Stored data:
______________________________

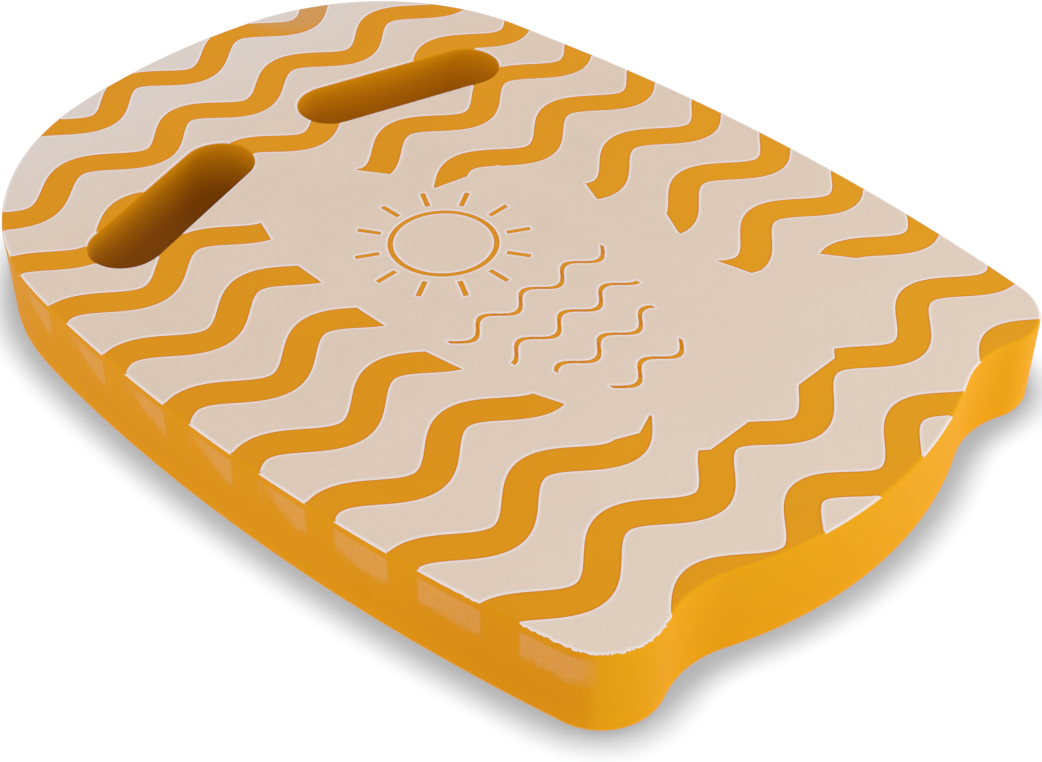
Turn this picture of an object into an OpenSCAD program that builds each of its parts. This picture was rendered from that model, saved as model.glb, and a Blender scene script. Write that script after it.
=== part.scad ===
// Swimming kickboard: a thick foam board with two slanted hand slots and a thin
// printed skin on its top face, cut through by wavy bands that show the foam.
// Origin at the middle of the underside, +Y towards the arched front, +Z up.

/* [Board] */
// Length over all, from the arched front to the middle of the tail
board_length = 420; // [400:1:440]
// Width at the widest place
board_width = 300; // [290:1:315]
// Foam thickness
board_thickness = 38; // [25:1:50]
// Radius of the wall's rounded top and bottom edges
edge_radius = 1; // [0.5:0.25:3]

/* [Outline] */
// Radius of the arched front
front_radius = 280; // [255:1:300]
// Radius of the shoulders between the front and the sides
shoulder_radius = 113; // [103:1:120]
// How far the arched front leans to the right
front_lean = 6; // [0:0.5:9]
// Radius of the long, slightly bowed sides
side_radius = 880; // [760:10:1200]
// Where the board is widest, from its middle towards the front
widest_y = -9; // [-20:1:20]
// Radius of the two tail corners
corner_radius = 24; // [21:1:28]
// How far the tail corners stop short of the middle of the tail
tail_step = 13; // [10:0.5:16]
// Radius of the two hollows in the tail edge
hollow_radius = 41; // [35:1:50]
// Radius of the broad lobe in the middle of the tail
lobe_radius = 178; // [160:1:200]

/* [Hand slots] */
// Length of a slot, end to end
slot_length = 99; // [90:1:104]
// Width of a slot
slot_width = 31.5; // [26:0.5:34]
// Distance from the centre line to a slot's middle
slot_x = 65.4; // [62:0.2:68]
// Distance of a slot's middle from the board's middle, towards the front
slot_y = 112.5; // [108:0.5:116]
// How far the outer ends slope back
slot_tilt = 17; // [8:1:22]
// Broken edge around the slots
slot_chamfer = 0.8; // [0.4:0.1:1.5]

/* [Print] */
// Thickness of the printed skin
print_thickness = 0.4; // [0.2:0.1:1]
// Distance from one wavy band to the next
band_pitch = 39.3; // [38.5:0.1:40]
// Width of a wavy band
band_width = 13; // [10:0.5:14]
// Height of the waves above and below a band's middle
wave_height = 8.5; // [7:0.1:9]
// Middle of the first band in front of the slots
first_band_y = 155.3; // [154:0.1:157]
// Width of the emblem's lines
line_width = 2.2; // [1.5:0.1:3]
// Middle of the emblem, to the right of the board's centre line
emblem_x = -6; // [-8:1:-2]
// Middle of the sun, towards the front
sun_y = 10; // [6:1:13]
// Radius of the sun
sun_radius = 23; // [18:1:24]
// Number of rays
ray_count = 12; // [8:1:16]
// Length of a ray
ray_length = 10; // [6:1:11]

/* [Hidden] */
$fn = 96;

foam_colour = [0.85, 0.58, 0.13];
print_colour = [0.87, 0.80, 0.73];
eps = 0.01;
far = 170;                      // beyond the board's edge in any direction across it
chord_rise = 0.05;              // how far an edge may leave its true arc
edge_steps = 3;                 // flats around a rounded edge
lean_from = 98;                 // distance from the board's middle at which the lean starts
lean_power = 1.15;              // how quickly the lean grows towards the front

// Places where the waves turn, left to right: low and high points by turns.
wave_turns = [-172, -142, -110, -79, -48, -20, 8, 40, 70, 101, 132, 162, 192];
front_tops = [for (i = [3, 5, 7, 9]) wave_turns[i]];    // tops that part the front print
tail_lows = [for (i = [4, 6, 8]) wave_turns[i]];        // low points that part the tail print
wave_step = 2.5;                  // spacing of points along a wave

// Clear panel in the middle of the print, where the bands stop.
clear_panel = [[-22, 96], [-49, 75], [-54, 62], [-58, 40], [-60, 0], [-60, -36],
    [-57, -58], [-50, -80], [-45, -96], [-49, -121], [-38, -126], [-28, -122], [-27, -138],
    [-31, -147], [-27, -150.5], [46, -151], [53, -145], [90, -138], [104, -119], [95, -105],
    [66, -94], [62, -76], [67, -54], [74, -41], [61, -14], [66, -3], [50, 34], [19, 41],
    [13, 62], [5, 75], [4, 95]];

// Short wave lines under the sun: middle height and half length of each.
swell_rows = [[-40, 44], [-61, 36], [-82, 28], [-103, 20]];
swell_length = 24;              // from one top to the next
swell_height = 4;
swell_step = 2;                 // spacing of points along a wave line
ray_gap = 4;                    // between the sun's ring and its rays

// Where a slot and the band behind it meet and part the print, at the left and the right.
left_grip_end = -86;
right_grip_end = 101;

// One of the two points where two circles cross; side 1 is left of the way from a to b.
function crossing(a, ra, b, rb, side) =
    let (d = norm(b - a), along = (ra * ra - rb * rb + d * d) / (2 * d),
        off = sqrt(ra * ra - along * along), u = (b - a) / d)
    a + along * u + side * off * [-u[1], u[0]];
function heading(a, b) = atan2(b[1] - a[1], b[0] - a[0]);
function on_circle(c, r, t) = c + r * [cos(t), sin(t)];

// Centres of the arcs of the right half, each one tangent to its neighbours.
front_centre = [0, board_length / 2 - front_radius];
side_centre = [board_width / 2 - side_radius, widest_y];
shoulder_centre = crossing(front_centre, front_radius - shoulder_radius,
    side_centre, side_radius - shoulder_radius, -1);
corner_y = corner_radius + tail_step - board_length / 2;
corner_centre = [side_centre[0] + sqrt(pow(side_radius - corner_radius, 2)
    - pow(corner_y - widest_y, 2)), corner_y];
lobe_centre = [0, lobe_radius - board_length / 2];
hollow_centre = crossing(corner_centre, corner_radius + hollow_radius,
    lobe_centre, lobe_radius + hollow_radius, 1);

// Arcs of the right half from the front to the tail: centre, radius, first and last
// angle, and 1 where the wall bulges out or -1 where it is hollow.
front_turn = heading(front_centre, shoulder_centre);
side_turn = heading(side_centre, shoulder_centre);
corner_turn = heading(side_centre, corner_centre);
hollow_turn = heading(corner_centre, hollow_centre);
lobe_turn = heading(lobe_centre, hollow_centre);
arcs = [[front_centre, front_radius, 90, front_turn, 1],
    [shoulder_centre, shoulder_radius, front_turn, side_turn, 1],
    [side_centre, side_radius, side_turn, corner_turn, 1],
    [corner_centre, corner_radius, corner_turn, hollow_turn, 1],
    [hollow_centre, hollow_radius, hollow_turn + 180, lobe_turn + 180, -1],
    [lobe_centre, lobe_radius, lobe_turn, -90, 1]];

// Points along the right half, a given distance in from the wall, before the front leans.
function arc_steps(arc, rise) = ceil(abs(arc[3] - arc[2]) / (2 * acos(1 - rise / arc[1])));
function half_outline(inset, rise) = [for (arc = arcs)
    let (n = arc_steps(arc, rise), r = arc[1] - arc[4] * inset)
    for (i = [0 : n - 1]) on_circle(arc[0], r, arc[2] + (arc[3] - arc[2]) * i / n)];
function lean_at(y) =
    front_lean * pow(max(0, y - lean_from) / (board_length / 2 - lean_from), lean_power);
function full_outline(inset, rise) =
    let (half = half_outline(inset, rise), last = len(half) - 1,
        tail = [0, inset - board_length / 2],
        level = concat(half, [tail], [for (i = [last : -1 : 1]) [-half[i][0], half[i][1]]]))
    [for (p = level) p + [lean_at(p[1]), 0]];

// Height of the waves' middle line and the way it leans, at a place across the board.
function turn_before(x) = max([for (i = [0 : len(wave_turns) - 2]) if (wave_turns[i] <= x) i]);
function wave_at(x) =
    let (i = turn_before(x), t = (x - wave_turns[i]) / (wave_turns[i + 1] - wave_turns[i]),
        up = i % 2 == 0 ? 1 : -1)
    -up * wave_height * cos(180 * t);
function wave_lean(x) = (wave_at(x + eps) - wave_at(x - eps)) / (2 * eps);
function wave_edge(y, offset) = [for (x = [-far : wave_step : far])
    let (lean = wave_lean(x), along = sqrt(1 + lean * lean))
    [x - offset * lean / along, y + wave_at(x) + offset / along]];
function band_y(k) = first_band_y - k * band_pitch;
function backwards(list) = [for (i = [len(list) - 1 : -1 : 0]) list[i]];

// Levels of the board's skin from the underside up: height, and distance in from the wall.
edge_turns = [for (i = [0 : edge_steps]) 90 * i / edge_steps];
levels = concat(
    [for (t = edge_turns) [edge_radius * (1 - cos(t)), edge_radius * (1 - sin(t))]],
    [for (t = edge_turns) [board_thickness - edge_radius * (1 - sin(t)),
        edge_radius * (1 - cos(t))]]);

// The solid board with rounded edges, before the slots are cut.
module blank() {
    rings = [for (level = levels)
        [for (p = full_outline(level[1], chord_rise)) [p[0], p[1], level[0]]]];
    n = len(rings[0]);
    last = len(rings) - 1;
    polyhedron(
        points = [for (ring = rings) each ring],
        faces = concat([[for (i = [0 : n - 1]) i]],
            [for (k = [0 : last - 1]) for (i = [0 : n - 1])
                [k * n + i, (k + 1) * n + i, (k + 1) * n + (i + 1) % n, k * n + (i + 1) % n]],
            [[for (i = [n - 1 : -1 : 0]) last * n + i]]),
        convexity = 6);
}

module slot_shape(grow) {
    half = (slot_length - slot_width) / 2;
    for (side = [-1, 1])
        translate([side * half, 0])
            circle(r = slot_width / 2 + grow);
    square([2 * half, slot_width + 2 * grow], center = true);
}

module at_slots() {
    for (side = [-1, 1])
        translate([side * slot_x, slot_y, 0])
            rotate([0, 0, -side * slot_tilt])
                children();
}

// Bevel at the top of a slot: a cone at each end and a wedge between them.
module slot_bevel() {
    half = (slot_length - slot_width) / 2;
    narrow = slot_width / 2;
    wide = narrow + slot_chamfer;
    for (side = [-1, 1])
        translate([side * half, 0, -slot_chamfer])
            cylinder(r1 = narrow, r2 = wide, h = slot_chamfer);
    translate([-half, 0, 0])
        rotate([90, 0, 90])
            linear_extrude(2 * half)
                polygon([[-narrow, -slot_chamfer], [narrow, -slot_chamfer], [wide, 0], [-wide, 0]]);
}

module foam_board() {
    color(foam_colour)
        difference() {
            blank();
            at_slots() {
                translate([0, 0, -1])
                    linear_extrude(board_thickness + 2)
                        slot_shape(0);
                translate([0, 0, board_thickness])
                    slot_bevel();
                mirror([0, 0, 1])
                    slot_bevel();
            }
        }
}

// Part of the printed skin: what lies in the given 2D shape, on the board's flat top.
module skin() {
    color(print_colour)
        translate([0, 0, board_thickness])
            linear_extrude(print_thickness)
                difference() {
                    intersection() {
                        polygon(full_outline(edge_radius, chord_rise));
                        children();
                    }
                    at_slots()
                        slot_shape(slot_chamfer);
                }
}

// Everything between the lower edge of one band and the upper edge of a later one.
module between(first, last) {
    polygon(concat(wave_edge(band_y(first), -band_width / 2),
        backwards(wave_edge(band_y(last), band_width / 2))));
}

// From the lower edge of band 1 into band 8, whose tops the clear panel cuts off.
module panel_area() {
    polygon(concat(wave_edge(band_y(1), -band_width / 2),
        backwards(wave_edge(band_y(8), -band_width / 4))));
}

module band(k) {
    polygon(concat(wave_edge(band_y(k), band_width / 2),
        backwards(wave_edge(band_y(k), -band_width / 2))));
}

// A block across the board between two distances from the centre line.
module span(from, to) {
    translate([from, -far * 2])
        square([to - from, far * 4]);
}

module front_print(from, to) {
    skin()
        intersection() {
            between(-2, -1);
            span(from, to);
        }
}

module grip_print(from, to) {
    skin()
        intersection() {
            between(1, 2);
            span(from, to);
        }
}

module swell(row) {
    waves = [for (x = [-row[1] : swell_step : row[1]])
        [emblem_x + x, row[0] + swell_height * cos(360 * x / swell_length)]];
    polygon(concat([for (p = waves) p + [0, line_width / 2]],
        backwards([for (p = waves) p - [0, line_width / 2]])));
}

module sun_rays() {
    for (i = [0 : ray_count - 1])
        rotate([0, 0, i * 360 / ray_count])
            translate([sun_radius + ray_gap, -line_width / 2])
                square([ray_length, line_width]);
}

module main_panel_print() {
    skin()
        difference() {
            panel_area();
            difference() {
                for (k = [2 : 8])
                    band(k);
                polygon(clear_panel);
            }
            for (side = [[-far, left_grip_end], [right_grip_end, far]])
                intersection() {
                    between(1, 2);
                    span(side[0], side[1]);
                }
            translate([emblem_x, sun_y]) {
                circle(r = sun_radius);
                sun_rays();
            }
            for (row = swell_rows)
                swell(row);
        }
}

module sun_disc_print() {
    skin()
        translate([emblem_x, sun_y])
            circle(r = sun_radius - line_width);
}

module front_strip_print() {
    skin()
        between(-1, 0);
}

module hand_strip_print() {
    skin()
        between(0, 1);
}

module tail_strip_print() {
    skin()
        between(8, 9);
}

module tail_print(from, to) {
    skin()
        intersection() {
            between(9, 10);
            span(from, to);
        }
}

foam_board();
front_print(front_tops[0], front_tops[1]);  // front_left_print
front_print(front_tops[1], front_tops[2]);  // front_middle_print
front_print(front_tops[2], front_tops[3]);  // front_right_print
front_strip_print();
hand_strip_print();
grip_print(-far, left_grip_end);  // left_grip_print
grip_print(right_grip_end, far);  // right_grip_print
main_panel_print();
sun_disc_print();
tail_strip_print();
tail_print(tail_lows[0], tail_lows[1]);  // tail_left_print
tail_print(tail_lows[1], tail_lows[2]);  // tail_right_print
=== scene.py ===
import math

import bmesh
import bpy
import numpy as np
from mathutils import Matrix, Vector, kdtree, noise
from mathutils.geometry import delaunay_2d_cdt


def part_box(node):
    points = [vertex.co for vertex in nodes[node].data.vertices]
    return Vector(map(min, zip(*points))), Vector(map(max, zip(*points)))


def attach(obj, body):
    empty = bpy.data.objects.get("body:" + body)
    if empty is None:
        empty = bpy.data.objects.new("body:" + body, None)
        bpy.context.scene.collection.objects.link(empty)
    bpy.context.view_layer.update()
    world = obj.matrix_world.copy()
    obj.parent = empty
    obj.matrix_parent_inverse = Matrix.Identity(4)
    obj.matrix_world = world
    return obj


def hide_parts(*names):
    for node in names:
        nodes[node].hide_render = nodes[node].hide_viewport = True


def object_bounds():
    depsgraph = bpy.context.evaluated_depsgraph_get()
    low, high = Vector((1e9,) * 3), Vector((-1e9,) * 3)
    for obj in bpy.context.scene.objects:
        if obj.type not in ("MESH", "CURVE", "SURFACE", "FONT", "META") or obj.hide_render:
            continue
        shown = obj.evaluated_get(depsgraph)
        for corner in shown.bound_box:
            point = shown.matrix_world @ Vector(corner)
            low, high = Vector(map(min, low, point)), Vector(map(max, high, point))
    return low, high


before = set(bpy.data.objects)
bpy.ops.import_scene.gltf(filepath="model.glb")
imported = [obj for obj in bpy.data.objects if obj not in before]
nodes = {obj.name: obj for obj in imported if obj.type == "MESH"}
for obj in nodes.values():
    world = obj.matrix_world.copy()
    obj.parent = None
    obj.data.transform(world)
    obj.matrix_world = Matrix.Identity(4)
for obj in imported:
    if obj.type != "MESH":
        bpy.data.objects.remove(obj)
cadLow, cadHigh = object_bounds()
mm = 0.001
print("frame loaded:", len(nodes), "nodes")


def node(tree, kind, at=(0, 0), **values):
    made = tree.nodes.new(kind)
    made.location = at
    for key, value in values.items():
        setattr(made, key, value)
    return made


def math2(tree, operation, a, b=None):
    made = node(tree, "ShaderNodeMath", operation=operation)
    for i, value in enumerate([a, b]):
        if isinstance(value, bpy.types.NodeSocket):
            tree.links.new(value, made.inputs[i])
        elif value is not None:
            made.inputs[i].default_value = value
    return made.outputs[0]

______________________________

Exercise: Of the lines above, retype only those from the line containing "foam_board();" through the line containing "nodes[node].hide_render = nodes[node].hide_viewport", including both, exactly.

Answer in full:
foam_board();
front_print(front_tops[0], front_tops[1]);  // front_left_print
front_print(front_tops[1], front_tops[2]);  // front_middle_print
front_print(front_tops[2], front_tops[3]);  // front_right_print
front_strip_print();
hand_strip_print();
grip_print(-far, left_grip_end);  // left_grip_print
grip_print(right_grip_end, far);  // right_grip_print
main_panel_print();
sun_disc_print();
tail_strip_print();
tail_print(tail_lows[0], tail_lows[1]);  // tail_left_print
tail_print(tail_lows[1], tail_lows[2]);  // tail_right_print
=== scene.py ===
import math

import bmesh
import bpy
import numpy as np
from mathutils import Matrix, Vector, kdtree, noise
from mathutils.geometry import delaunay_2d_cdt


def part_box(node):
    points = [vertex.co for vertex in nodes[node].data.vertices]
    return Vector(map(min, zip(*points))), Vector(map(max, zip(*points)))


def attach(obj, body):
    empty = bpy.data.objects.get("body:" + body)
    if empty is None:
        empty = bpy.data.objects.new("body:" + body, None)
        bpy.context.scene.collection.objects.link(empty)
    bpy.context.view_layer.update()
    world = obj.matrix_world.copy()
    obj.parent = empty
    obj.matrix_parent_inverse = Matrix.Identity(4)
    obj.matrix_world = world
    return obj


def hide_parts(*names):
    for node in names:
        nodes[node].hide_render = nodes[node].hide_viewport = True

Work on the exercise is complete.